Brave, New Urban World

Most studies, but not all, conclude that city dwellers use less energy than rural dwellers. So many environmentalists believe that the future of humankind will be overwhelmingly urban. Roughly half of the world’s population today lives in urban areas. Yet these areas cover only two per cent of the planet. In the future ninety percent of the world’s population may live in cities that use up to only five per cent of the planet.

I have to wonder at these numbers. Will this five percent include extraction industries, manufacturing, agribusiness, feedlots, etc.? Whether included or not in that figure, big cities will need large areas to supply the needs and desires of the populace. Many visionaries talk about the future necessity of using intensive technologies for manufacturing and growing foods without having to worry too much about impact on the environment because, theoretically, ninety percent of the planet will be free of us.


Green cities of the future will have gardens on top of buildings and solar panels too. Mass transit and lots of bicycles. Many trees and parks will relieve the pavement. All in all, future cities will be very groovy places that most people will be quite happy to inhabit.

But not me. City life—green or not—sounds as appealing to me as a laboratory experiment. Parks are no substitute for nature. There is no quiet in urban areas, no escape from each other, no stars at night. No, thank you.

I realize that the rural lifestyle uses too much energy for transportation. My dependence on driving is the moral bane of my life right now. Yet I can’t help but deplore a futuristic vision that divides the world between urban / industrial and the Wild. It’s like segregation, like making Nature off-limits to humankind. True, we don’t have a very good record for co-existing with wildlife and wild eco-systems. I can see that they need protection from us.

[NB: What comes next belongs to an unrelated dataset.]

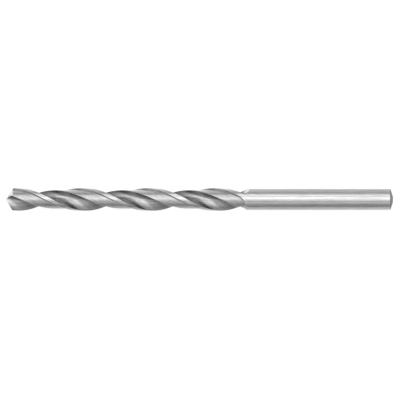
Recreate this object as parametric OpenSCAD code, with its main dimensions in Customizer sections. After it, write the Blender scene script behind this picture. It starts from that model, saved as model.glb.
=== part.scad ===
// Twist drill bit with two right-hand flutes, a 118 degree point and a plain round shank.
// It lies along X with its point towards -X.
// The origin is the middle of the flat on the end of the shank.

/* [Bar] */
// Diameter over the margins, which is the size of hole it cuts
cutting_d = 5; // [4:0.1:8]
// Diameter of the plain shank
shank_d = 4.75; // [4:0.05:8]
// How far the lands lie below their margins
land_drop = 0.45; // [0.1:0.05:0.7]
// Length over all, from the chisel edge to the shank end
overall_l = 86; // [70:1:140]
// Length from the chisel edge to where the lands and margins end at the shank
flute_l = 53.6; // [40:0.2:64]
// Length of the chamfer at the edge of the shank end
end_chamfer_l = 0.25; // [0.1:0.05:0.8]
// Depth of that chamfer
end_chamfer_w = 0.08; // [0.05:0.01:0.4]
// Length of the shallow cone inside it
end_cone_l = 0.5; // [0.2:0.1:1.5]
// Diameter of the flat left in the middle of the shank end
end_flat_d = 1.4; // [0.8:0.1:3]

/* [Flutes] */
// Length in which the flutes make one full turn
lead = 29.7; // [20:0.1:50]
// Thickness of the web at the point
web_tip = 0.8; // [0.6:0.05:1.1]
// Thickness of the web where the flutes end
web_end = 1.25; // [0.8:0.05:1.6]
// Angle of each land, from its cutting corner to its heel
land_angle = 85; // [80:1:94]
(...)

But this solution to the problem seems unworkable to me. People who consider themselves weekend visitors or even interlopers when it comes to the natural world, will increasingly lose touch with the natural world. How can they be expected to cherish and protect it?

We who live in small towns and the countryside have an obligation to make our lifestyle as green and energy-efficient as possible. We already have the important capacity to make our own energy and to grow food on a sustainable, ecological scale. That should help compensate for the extra energy we use to get around.

Mainly, we need to limit the size of our houses and come up with transportation strategies that use less energy. I know many people in this area–not all of them young!–who make medium-distance commutes by bicycle. There are also park ‘n ride lots on the outskirts of several towns. If we had better bus service more people might drive to the nearest town and then get out to catch local mass transit, or to catch rail to the next town.

Unfortunately, the temptation, once you get in your car–or worse, truck (with nothing in the back) is powerful. Park your rig, get out and hop on a bus or train? I don’t know if that’s going to happen. There would need to be some powerful incentives. More powerful than, you know, saving the planet.

Wild country mice resisting urban Utopia.
Wild country mice resisting urban Utopia.